Toutefois, ce type de regroupements ne peut-il pas déboucher sur des restructurations et plomber l'emploi? "Le risque est bel et bien là", insiste Christine Rifflart, qui souligne que les créations de postes demeurent très faibles aux Etats-Unis. Effectivement, le pourcentage d'Américains ayant un emploi n'est que 58,5%, contre 63,3% en 2007, avant la crise.

Le spectre du krach obligataire de 1994

Dans ce contexte, les coups de semonce de la Fed sonnent comme un avertissement, même si Ben Bernanke, le président de l'institution, a rappelé mardi que la Fed maintiendrait le cap de sa politique monétaire pour ne pas affoler les marchés. Il n'en reste pas moins que "depuis deux mois, la banque centrale a fondamentalement changé sa communication, relève Bruno Cavalier, chef économiste chez Oddo Securities. Elle ne veut pas être confrontée à un krach obligataire comme celui de 1994."

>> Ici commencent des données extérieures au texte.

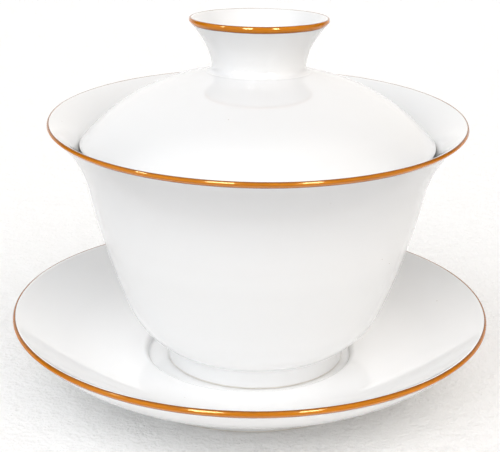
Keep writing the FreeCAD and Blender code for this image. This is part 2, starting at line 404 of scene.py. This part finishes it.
def paint_line(name, path, lower_level, centre, flat_lean, segments, stray, wander):
    """A line of enamel over a lip: a skin that thins out to both of its slightly uneven edges.

    The enamel has settled nearly flat where it faces 'flat_lean' degrees above the horizon.
    """
    centre_x, centre_y, _ = centre
    flat_lean = math.radians(flat_lean)
    crown = Vector((math.cos(flat_lean), math.sin(flat_lean)))
    kept = []
    for x, y in path:
        if y < lower_level - 0.3 or x <= centre_x - 3.0:
            continue
        lean = math.atan2(y - centre_y, x - centre_x)
        inside = lean > LINE_INNER_LEAN or lean < -math.pi * 0.75
        if not (inside and x < centre_x):
            kept.append(Vector((x, y)))
    along = [0.0]
    for before, after in zip(kept, kept[1:]):
        along.append(along[-1] + (after - before).length)

    def at(distance):
        """The point at a distance along the lip's face, and the way that it faces."""
        distance = min(max(distance, 0.0), along[-1] - 1e-6)
        i = max(j for j in range(len(along) - 1) if along[j] <= distance)
        here = kept[i].lerp(kept[i + 1], (distance - along[i]) / (along[i + 1] - along[i]))
        back, on = kept[max(i - 1, 0)], kept[min(i + 2, len(kept) - 1)]
        way = (on - back).normalized()
        return here, Vector((way.y, -way.x))

    def share_at(row):
        """How far across the line a row lies, with the rows closer together at its edges."""
        return 0.5 - 0.5 * math.cos(math.pi * row / LINE_ROWS)

    lower = next(length for length, point in zip(along, kept) if point.y >= lower_level)
    points, across = [], []
    for k in range(segments):
        angle = TAU * k / segments
        start = lower + wander * (waves(angle, (3, 0.4, 1.0), (7, 1.9, 0.8), (16, 2.2, 0.5)) - 0.5)
        end = along[-1] - wander * waves(angle, (4, 1.1, 1.0), (9, 0.3, 0.7), (19, 2.9, 0.4))
        outline = []
        for row in range(LINE_ROWS + 1):
            share = share_at(row)
            here, outward = at(start + (end - start) * share)
            fullness = 1.0 - abs(2 * share - 1) ** 5
            thickness = LINE_EDGE + (LINE_SKIN - LINE_EDGE) * fullness
            outline.append((here + outward * thickness, share))
        top = max(spot.dot(crown) for spot, _ in outline) - LINE_SETTLED
        outline = [(spot - crown * 0.95 * max(0.0, spot.dot(crown) - top), share)
                   for spot, share in outline]
        for row in range(LINE_ROWS, -1, -4):
            share = share_at(row)
            here, outward = at(start + (end - start) * share)
            outline.append((here - outward * LINE_SUNK, share))
        for spot, share in outline:
            inwards, downwards = stray(spot.x, spot.y, angle)
            points.append(round_point(spot.x + inwards, spot.y + downwards, angle))
            across.append(share)
    ring = len(points) // segments
    faces = []
    for k in range(segments):
        n = (k + 1) % segments
        for i in range(ring):
            j = (i + 1) % ring
            faces.append((k * ring + i, n * ring + i, n * ring + j, k * ring + j))
    mesh = make_mesh(name, points, faces, enamel)
    add_attribute(mesh, "across", across)
    return show_piece(mesh)


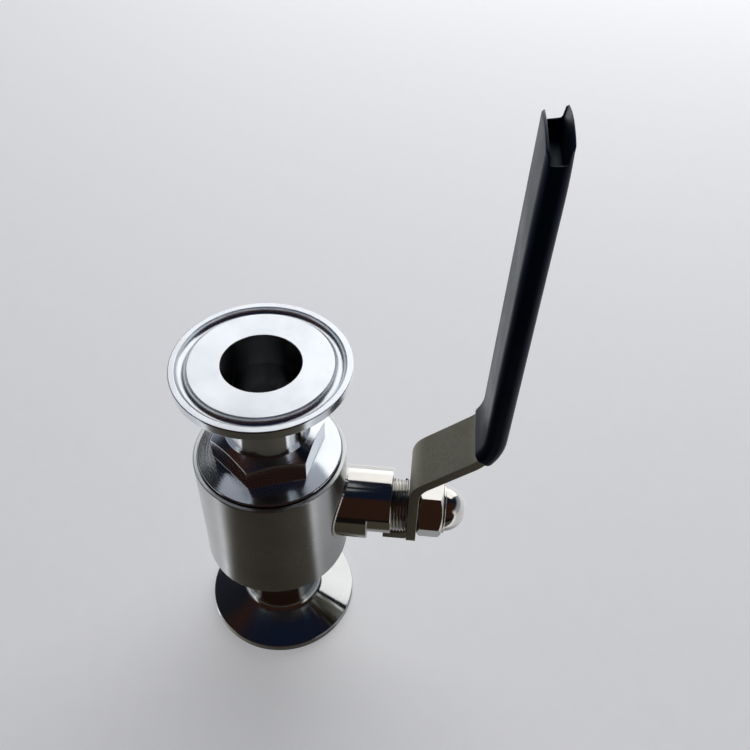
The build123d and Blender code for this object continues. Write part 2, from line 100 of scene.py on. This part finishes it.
def pale_laminate_painted_shade_and_glow(glow_seen, bonnet_middle):
    """Pale table top with painted shade that only the rays that the camera doesn't send can see.

    The painted shade is a wedge towards the camera, where |x| is under about 1.5 times the distance in
    front of the valve, and from 0.15 m out it is painted nearly black. Camera rays get an even glow of
    glow_seen. Mirrored rays get a painted glow that is brightest beside the wedge and faint within it,
    and painted shade round bonnet_middle, the place under the bonnet.
    """
    material, tree = bare_material("matt_pale_laminate")
    place = add(tree, "TexCoord").outputs["Object"]
    parts = add(tree, "SeparateXYZ", {0: place}).outputs
    forward = add(tree, "Math", {0: parts[1], 1: -1.0}, operation="MULTIPLY").outputs[0]
    sideways = add(tree, "Math", {0: parts[0]}, operation="ABSOLUTE").outputs[0]
    ahead = add(tree, "Math", {0: forward, 1: 0.0001}, operation="MAXIMUM").outputs[0]
    slant = add(tree, "Math", {0: sideways, 1: ahead}, operation="DIVIDE").outputs[0]
    # Painted shade: a wedge towards the camera, seen only by rays other than the camera's.
    wedge = add(tree, "MapRange", {0: slant, 1: 1.45, 2: 1.65, 3: 1.0, 4: 0.0}).outputs[0]
    near = add(tree, "MapRange", {0: forward, 1: 0.0, 2: 0.03, 3: 0.0, 4: 1.0}).outputs[0]
    painted_shade = add(tree, "Math", {0: wedge, 1: near}, operation="MULTIPLY").outputs[0]

    ray = add(tree, "LightPath").outputs
    unseen = add(tree, "Math", {0: 1.0, 1: ray["Is Camera Ray"]}, operation="SUBTRACT").outputs[0]
    painted_shade_off_camera = add(tree, "Math", {0: painted_shade, 1: unseen}, operation="MULTIPLY").outputs[0]
    # Painted shade colour: brown near the valve, painted nearly black from 0.13 to 0.16 m out.
    far = add(tree, "MapRange", {0: forward, 1: 0.13, 2: 0.16, 3: 0.0, 4: 1.0}).outputs[0]
    fibre = add(tree, "TexNoise", {"Vector": place, "Scale": 160.0, "Detail": 6.0}).outputs[0]
    pale = add(tree, "Mix", {0: fibre, 6: colour("#dcdde0"), 7: colour("#e2e3e5")}, data_type="RGBA")
    painted_shade_colour = add(tree, "Mix", {0: far, 6: colour("#8a8473"), 7: colour("#17130f")}, data_type="RGBA")
    tone = add(tree, "Mix", {0: painted_shade_off_camera, 6: pale.outputs[2], 7: painted_shade_colour.outputs[2]}, data_type="RGBA").outputs[2]
    dimple = add(tree, "Bump", {"Height": fibre, "Strength": 0.1, "Distance": 0.0002}).outputs[0]
    matt = add(tree, "BsdfPrincipled", {"Base Color": tone, "Roughness": 0.75, "Normal": dimple})

    seen = add(tree, "Math", {0: ray["Is Camera Ray"], 1: glow_seen}, operation="MULTIPLY").outputs[0]
    # Painted glow for mirrored rays: brightest beside the painted wedge, a little less behind the valve.
    painted_glow_beside_wedge = add(tree, "MapRange", {0: slant, 1: 1.6, 2: 2.6, 3: 1.7, 4: 0.8}).outputs[0]
    behind = add(tree, "MapRange", {0: forward, 1: -0.10, 2: 0.0, 3: 0.95, 4: 0.8}).outputs[0]
    brighter = add(tree, "Math", {0: behind, 1: painted_glow_beside_wedge}, operation="MAXIMUM").outputs[0]
    open_glow = add(tree, "MapRange", {0: painted_shade, 3: brighter, 4: 0.1}).outputs[0]
    # Painted shade under the bonnet: the mirrored glow drops to 0.15 of itself within 30 mm of bonnet_middle.
    beneath = add(tree, "VectorMath", {0: place, 1: bonnet_middle}, operation="DISTANCE").outputs["Value"]
    painted_shade_under_bonnet = add(tree, "MapRange", {0: beneath, 1: 0.030, 2: 0.060, 3: 0.15, 4: 1.0}).outputs[0]
    glow_with_painted_bonnet_shade = add(tree, "Math", {0: open_glow, 1: painted_shade_under_bonnet}, operation="MULTIPLY").outputs[0]
    glow = add(tree, "Math", {0: ray["Is Glossy Ray"], 1: glow_with_painted_bonnet_shade, 2: seen}, operation="MULTIPLY_ADD")
    # The table glows though it is no lamp: an even glow to camera rays, a painted glow to mirrored ones.
    lift = add(tree, "Emission", {"Color": tone, "Strength": glow.outputs[0]})
    both = add(tree, "AddShader", {0: matt.outputs[0], 1: lift.outputs[0]})
    add(tree, "OutputMaterial", {"Surface": both.outputs[0]})
    return material


rows = 13
across, along = np.meshgrid(np.linspace(-1.5, 1.5, rows), np.linspace(-1.0, 2.0, rows))
points = np.stack([across, along, 0 * across], -1).reshape(-1, 3)
first = (np.arange(rows - 1)[:, None] * rows + np.arange(rows - 1)).reshape(-1, 1)
faces = first + np.array([0, 1, rows + 1, rows])
floor_mesh = bpy.data.meshes.new("table_top")
floor_mesh.from_pydata(points.tolist(), [], faces.tolist())
floor_mesh.materials.append(pale_laminate_painted_shade_and_glow(glow_seen=0.42, bonnet_middle=(0.045, 0.0, 0.0)))
floor = bpy.data.objects.new("table_top", floor_mesh)
scene.collection.objects.link(floor)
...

A l'époque, la Fed a voulu interrompre une politique monétaire accommodante destinée à soutenir l'immobilier. Pour ce faire, elle avait remonté ses taux d'un quart de point, à 3,25%. Mais au grand dam de l'institution, les opérateurs n'avaient pas anticipé la man?uvre. Les investisseurs se sont ainsi débarrassés massivement de leurs titres de dettes, provoquant une chute du marché obligataire.

Selon Bruno Cavalier, la Fed cherche donc à piloter au mieux les anticipations des acteurs économiques, en leur signifiant bien que cette politique de liquidités à bon compte ne durera pas. Et leur préciser, si besoin était, que le "quantitative easing" demeure une mesure exceptionnelle.